Ci sono oro, argento, rame, alluminio e stagno, ma c’è anche il piombo nelle monete: un metallo “vile” che, talvolta, è diventato protagonista
di Antonio Castellani | Il piombo fu probabilmente tra i primi metalli conosciuti ed utilizzati dall’uomo. Nel mondo antico, nonostante il largo impiego che se ne faceva per l’edilizia e l’idraulica, a causa della sua abbondanza e delle limitate possibilità che offriva nella fabbricazione di utensili, fu sempre considerato il più vile dei metalli.
Malleabile, a buon mercato e di facile fusione, esso costituì comunque un materiale ottimo per la realizzazione di oggetti paramonetali di largo uso e di scarso valore come tessere, amuleti, sigilli, bolle e, naturalmente, per la fabbricazione di monete false grazie al suo colore simile a quello dell’argento.
Anche le zecche ufficiali lo impiegarono spesso, assieme allo stagno, sia per realizzare le leghe di bronzo che per emissioni di necessità come quelle dei nomoi dell’Egitto tra il 183 ed il 353 circa oppure per emissioni ossidionali come le monete di Forte Urbano o di Lecco.
E non dimentichiamo che il piombo nelle monete si trova in molti esemplari di prove e progetti, realizzati per verificare il dettaglio di incisione dei coni non temperati applicando una pressione – soprattutto al torchio o alla pressa – molto minore di quella necessaria per imprimere le monete di serie.
Cecile Morrisson ha sostenuto la legittimità dell’emissione, come monete fiduciarie, di diverse monete bizantine di piombo ritenute in passato false, risultando coniate tra la fine del VI e l’inizio del VII secolo, in concomitanza con un momento particolarmente critico della storia dell’Impero.
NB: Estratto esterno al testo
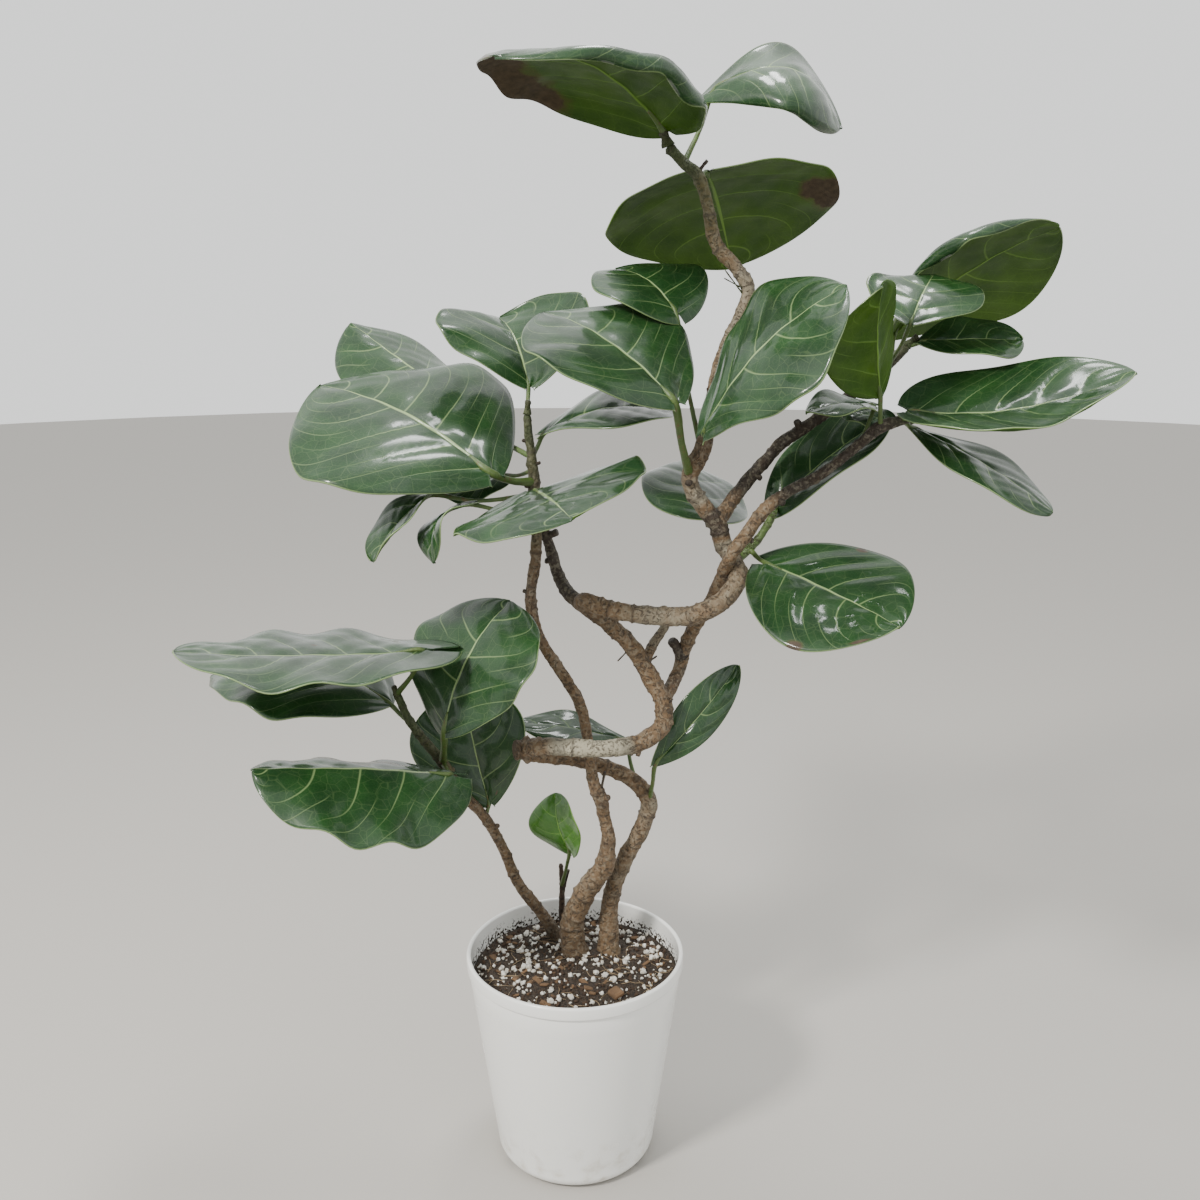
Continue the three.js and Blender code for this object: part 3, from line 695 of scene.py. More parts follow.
# %% Stem routes
stem_routes = {
    "twisted_trunk": [
        [37, 35, -6, 13], [39, 35, 61, 10], [51, 35, 105, 10], [72, 35, 149, 9.5], [82, 35, 185, 9.5],
        [67, 35, 208, 9], [37, 35, 225, 8.5], [1, 30, 238, 8.5], [-35, 12, 250, 9.5], [-50, -10, 264, 10],
        [-30, -30, 276, 9.5], [7, -35, 276, 9], [44, -30, 274, 9.5], [75, -20, 279, 9.5], [94, -10, 294, 9.5],
        [93, -5, 318, 9.5], [80, 0, 342, 9.5], [67, 0, 366, 9], [44, 0, 393, 9], [24, -3, 411, 9],
        [10, -12, 424, 9], [12, -28, 431, 9], [36, -40, 426, 9], [72, -46, 422, 9.5], [117, -50, 422, 10],
        [147, -45, 434, 10], [166, -28, 454, 10], [163, -10, 469, 9.5], [154, 0, 482, 9.5],
        [145, 0, 506, 9.5], [124, 0, 534, 9], [118, 0, 553, 9], [129, 0, 578, 9], [135, 0, 605, 8],
        [142, 0, 649, 7], [150, 0, 678, 7], [166, 0, 714, 7], [171, 0, 736, 7], [159, 0, 755, 7],
        [139, 0, 778, 6.5], [130, 0, 813, 6], [120, 0, 840, 6], [107, 0, 851, 5.5], [92, 0, 866, 5],
    ],
    "slender_trunk": [
        [0, 30, -6, 15], [-4, 25, 40, 13], [4, 20, 67, 12.5], [17, 15, 95, 12], [33, 10, 122, 11],
        [37, 10, 150, 8], [32, 10, 180, 7], [29, 5, 200, 8], [20, 5, 225, 6.5], [15, 5, 268, 6],
        [6, 5, 312, 6], [-17, 10, 350, 6], [-35, 10, 380, 6], [-44, 10, 420, 6], [-38, 10, 470, 6],
        [-37, 10, 507, 5.5], [-38, 10, 520, 5.5], [-39, 10, 533, 6], [-39, 10, 546, 6], [-40, 10, 558, 5.5],
        [-41, 10, 571, 5], [-44, 10, 594, 4.5], [-45, 10, 614, 4],
    ],
    "left_stem": [
        [-18, 65, -6, 8], [-37, 60, 31, 7], [-64, 55, 73, 6.5], [-85, 45, 132, 6], [-100, 35, 166, 6],
        [-123, 20, 203, 6], [-140, 0, 246, 6], [-157, -5, 271, 5], [-171, -10, 295, 4.5], [-183, -15, 328, 4],
    ],
    "dead_shoot": [[-17, 0, -6, 4], [-17, 0, 30, 3.5], [-17, 0, 55, 3], [-18, 0, 82, 2.5]],
    "short_stem": [
        [10, -12, 424, 7], [-6, 8, 432, 7], [-17, 24, 449, 6.5], [-24, 28, 473, 6], [-31, 28, 495, 5.5],
        [-36, 32, 515, 5],
    ],
    "stub_branch": [[73, 0, 354, 6], [84, 14, 373, 5.5], [94, 18, 388, 5], [100, 20, 400, 4.5]],
    "upper_branch": [
        [145, 0, 506, 8], [155, 14, 514, 8], [165, 20, 528, 7.5], [179, 25, 545, 7], [199, 25, 568, 6.5],
        [216, 25, 586, 6.5], [241, 25, 603, 6], [281, 30, 631, 6], [319, 30, 664, 6], [335, 30, 680, 5],
    ],
    "lower_branch": [
        [93, -5, 318, 8], [102, 14, 324, 8], [112, 24, 342, 7.5], [117, 25, 363, 7.5], [130, 12, 400, 7.5],
        [142, 0, 425, 7], [151, -12, 451, 7], [158, -32, 478, 7], [174, -32, 503, 7], [192, -27, 525, 7],
        [213, -22, 541, 6], [247, -20, 559, 5.5], [283, -20, 589, 5.5], [302, -20, 605, 6.5],
        [324, -20, 612, 5], [334, -20, 616, 4],
    ],
    "green_shoot": [
        [163, -10, 469, 5], [172, -2, 472, 4.5], [180, 0, 479, 4.5], [190, 0, 491, 4], [200, 0, 508, 4],
        [204, -3, 518, 3.5],
    ],
}
DEAD_SHOOT_INSET = 23.6 * MM  # this one's route is measured from the pot's inner wall
stems = {}
for name, route in stem_routes.items():
    back = inner_radius(soil_edge) - DEAD_SHOOT_INSET if name == "dead_shoot" else 0
    stems[name] = [(x * MM, y * MM + back, soil_edge + z * MM, radius * MM) for x, y, z, radius in route]
print(len(stems), "stems")

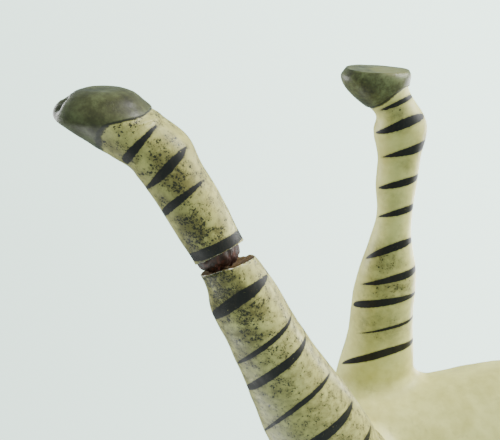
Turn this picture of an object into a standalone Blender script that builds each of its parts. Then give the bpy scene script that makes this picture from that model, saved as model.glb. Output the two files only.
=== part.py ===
"""Carved zebra statue, doweled together, with a broken right foreleg.

Frame: +Z up, the animal faces -Y and its left side is +X. The origin is under the middle of the
whole statue, on the surface that it stands on. Lengths are in metres.
"""
import math

import bpy
from mathutils import Matrix, Vector

# Driving sizes
LEG_LENGTH = 0.218          # from just over the sole to the top of a leg, inside the body
SOLE_DEPTH = 0.003          # the sole lies this far under the leg's stations
LEG_TOP = SOLE_DEPTH + LEG_LENGTH
TRUNK_LENGTH = 0.258        # chest to rump
TRUNK_FRONT_Y = -0.022      # chest, measured from the left fore hoof
NECK_LENGTH = 0.138         # neck seat to poll
EAR_LENGTH = 0.024
EYE_RADIUS = 0.0032
FORE_HALF_TRACK = 0.030     # centre plane to the middle of a fore hoof
HIND_HALF_TRACK = 0.028
SHOULDER_HALF_TRACK = 0.025  # centre plane to the middle of a leg's top
LEG_DOWEL_RADIUS = 0.004
LEG_DOWEL_LENGTH = 0.026    # half in the leg, half in the trunk
NECK_DOWEL_RADIUS = 0.005
NECK_DOWEL_LENGTH = 0.030
BREAK_SHARE = 0.267         # height of the break, as a share of the leg's length
BREAK_GAP = 0.0066          # between the two broken rims, along the leg
BREAK_SLANT = 0.0042        # the break runs lower on the outer side of the leg, higher inside
PLUG_SHARE = 0.86           # plug radius, as a share of the leg's at the break
PLUG_ROOT = 0.90            # plug radius at its foot, neck and crown, as shares of its own
PLUG_NECK = 0.88
PLUG_CROWN = 0.64
STUB_RIM = 0.99             # stub radius at its broken rim, as a share of the leg's
DISH_RIM = 0.90             # dish radius at its rim and floor, as shares of the plug's
DISH_FLOOR = 0.70
PLUG_SEAT_DEPTH = 0.0030    # plug into the foot
STUB_DISH_DEPTH = 0.0022    # hollow in the stub that takes the plug's crown
CLEARANCE = 0.0003          # gap between any two pieces that touch
SIDES_LEG = 24
SIDES_BODY = 32
SIDES_SMALL = 16

# Leg stations, sole to top: share of the leg's length, place along Y from the hoof's middle,
# half depth along the leg's side view, half width along X, and the ring's tilt in degrees.
# A tilt of None sets the ring square to the leg.
LEFT_FORE = (
    (0.000, 0.0000, 0.0132, 0.0114, 0),
    (0.011, 0.0000, 0.0144, 0.0126, 0),
    (0.034, 0.0055, 0.0102, 0.0104, -30),
    (0.057, 0.0095, 0.0088, 0.0088, None),
    (0.096, 0.0140, 0.0113, 0.0100, None),
    (0.165, 0.0165, 0.0096, 0.0090, None),
    (0.230, 0.0175, 0.0092, 0.0087, None),
    (0.290, 0.0195, 0.0079, 0.0082, None),
    (0.340, 0.0205, 0.0080, 0.0084, None),
    (0.385, 0.0210, 0.0098, 0.0096, None),
    (0.450, 0.0220, 0.0138, 0.0118, None),
    (0.510, 0.0225, 0.0156, 0.0128, None),
    (0.575, 0.0235, 0.0163, 0.0132, None),
    (0.656, 0.0255, 0.0178, 0.0145, None),
    (0.752, 0.0270, 0.0215, 0.0165, None),
    (0.853, 0.0290, 0.0245, 0.0180, None),
    (0.930, 0.0300, 0.0225, 0.0170, None),
    (1.000, 0.0300, 0.0140, 0.0120, 0),
)
RIGHT_FORE = (
    (0.000, 0.0000, 0.0112, 0.0098, 0),
    (0.008, 0.0006, 0.0148, 0.0130, 0),
    (0.034, 0.0060, 0.0114, 0.0112, -32),
    (0.058, 0.0115, 0.0099, 0.0098, None),
    (0.085, 0.0185, 0.0107, 0.0102, None),
    (0.115, 0.0222, 0.0098, 0.0098, None),
    (0.151, 0.0262, 0.0098, 0.0097, None),
    (0.193, 0.0302, 0.0100, 0.0098, None),
    (BREAK_SHARE, 0.0378, 0.0101, 0.0098, None),
    (0.306, 0.0424, 0.0114, 0.0106, None),
    (0.344, 0.0457, 0.0130, 0.0116, None),
    (0.410, 0.0522, 0.0140, 0.0124, None),
    (0.519, 0.0633, 0.0166, 0.0140, None),
    (0.660, 0.0780, 0.0222, 0.0165, None),
    (0.790, 0.0915, 0.0250, 0.0180, None),
    (0.900, 0.1010, 0.0240, 0.0175, None),
    (1.000, 0.1055, 0.0150, 0.0120, 0),
)
HIND = (
    (0.000, 0.0000, 0.0130, 0.0112, 0),
    (0.012, 0.0000, 0.0142, 0.0122, 0),
    (0.034, 0.0055, 0.0102, 0.0102, -30),
    (0.057, 0.0090, 0.0088, 0.0088, None),
    (0.096, 0.0130, 0.0110, 0.0098, None),
    (0.160, 0.0150, 0.0094, 0.0088, None),
    (0.252, 0.0180, 0.0088, 0.0084, None),
    (0.358, 0.0210, 0.0096, 0.0090, None),
    (0.422, 0.0230, 0.0125, 0.0100, None),
    (0.472, 0.0220, 0.0145, 0.0108, None),
    (0.541, 0.0170, 0.0140, 0.0114, None),
    (0.619, 0.0110, 0.0170, 0.0130, None),
    (0.711, 0.0050, 0.0225, 0.0155, None),
    (0.817, 0.0020, 0.0280, 0.0185, None),
    (0.917, 0.0020, 0.0265, 0.0180, None),
    (1.000, 0.0020, 0.0165, 0.0120, 0),
)
RIGHT_FORE_HOOF_Y = -0.0995
LEFT_HIND_HOOF_Y = TRUNK_FRONT_Y + TRUNK_LENGTH - 0.040
RIGHT_HIND_HOOF_Y = TRUNK_FRONT_Y + TRUNK_LENGTH - 0.014
LEFT_HIND_LEAN = -0.006     # how far the leg's top lies behind where an upright leg's would
RIGHT_HIND_LEAN = -0.030

# Trunk stations: share of the trunk's length, centre height over the legs' tops, half height,
# half width.
TRUNK = (
    (0.000, 0.008, 0.020, 0.017),
    (0.039, 0.006, 0.036, 0.029),
    (0.116, 0.004, 0.048, 0.038),
    (0.221, 0.003, 0.052, 0.042),
    (0.357, -0.004, 0.055, 0.0445),
    (0.492, -0.011, 0.058, 0.046),
    (0.628, -0.009, 0.056, 0.045),
    (0.764, -0.001, 0.050, 0.042),
    (0.880, 0.004, 0.043, 0.037),
    (0.957, 0.006, 0.032, 0.028),
    (1.000, 0.007, 0.017, 0.015),
)
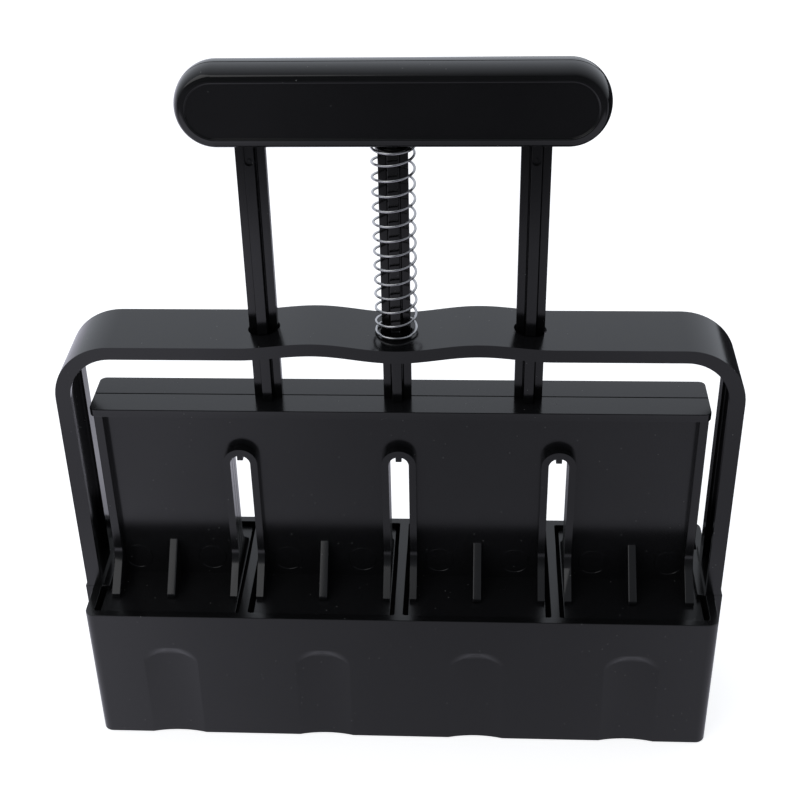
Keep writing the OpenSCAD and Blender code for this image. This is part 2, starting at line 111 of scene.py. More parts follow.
class Maker:
    # a node tree and the one way of adding nodes to it

    def __init__(self, tree):
        self.tree = tree

    def node(self, kind, settings=None, values=None, out=0):
        made = self.tree.nodes.new(kind)
        for key, value in (settings or {}).items():
            setattr(made, key, value)
        for key, value in (values or {}).items():
            if isinstance(value, Value):
                self.tree.links.new(value.socket, made.inputs[key])
            else:
                made.inputs[key].default_value = value
        return Value(self, made.outputs[out]) if made.outputs else None

    def mix(self, share, first, second):
        # a colour mix has its factor in socket 0, its colours in 6 and 7 and its result in 2
        return self.node("ShaderNodeMix", {"data_type": "RGBA"}, {0: share, 6: first, 7: second}, out=2)

    def noise(self, size, place, detail):
        return self.node("ShaderNodeTexNoise", None,
                         {"Vector": place, "Scale": 1 / (size * mm), "Detail": detail, "Roughness": 0.5})

    def fit(self, value, low, high, toLow=0.0, toHigh=1.0):
        # maps low and high onto toLow and toHigh, and stays level beyond them
        return self.node("ShaderNodeMapRange", {"clamp": True},
                         {0: value, 1: low, 2: high, 3: toLow, 4: toHigh})

    def surface(self, height, values):
        # closes a material: its relief, whose height is in metres, and its surface
        relief = {"Strength": 1.0, "Distance": 1.0, "Height": height}
        skin = {**values, "Normal": self.node("ShaderNodeBump", None, relief)}
        self.node("ShaderNodeOutputMaterial", None,
                  {"Surface": self.node("ShaderNodeBsdfPrincipled", None, skin)})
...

A queste potrebbe ricollegarsi, soprattutto per il periodo d’emissione, la serie delle cosiddette tessere plumbee (da alcuni ritenute monete) dei vescovi di Luni, città che ricadeva anch’essa sotto l’autorità (seppure ormai formale) di Bisanzio.
Il Corpus Nummorum Italicorum le indica di mistura, ma in realtà esse sono di piombo.
Nel periodo dell’aes grave (I metà del III secolo a.C.) le grandi monete fuse hanno registrato alle analisi un contenuto di piombo del 22-25%, fatto questo che le avrebbe rese inadatte ad essere reimpiegate per scopi diversi da quello di moneta a cui erano destinate.
Una buona percentuale di piombo è inoltre presente in tutte le monete romane di bronzo: l’8% nell’asse onciale, l’11,14 nella semionciale e tale si mantiene fino all’Impero quando scende anche al di sotto dell’1%. Ma poi, durante la crisi sotto Gordiano II, Filippo e Claudio Gotico, la percentuale sale al 30%.
Con la riforma di Aureliano si registrano solo tenui presenze di piombo che vanno dal 2 al 3%. In sostanza, mentre durante la Repubblica la presenza del piombo sembra obbedire a motivi di carattere tecnico (il piombo aveva la proprietà di abbassare il punto di fusione e rendere il bronzo più malleabile), nell’età imperiale il suo impiego appare legato ad interventi di carattere inflazionistico. Sono infine noti anche dei pesi monetari in piombo, di varie epoche ed origini, e il piombo nelle monete venne usato addirittura in India per numerose emissioni.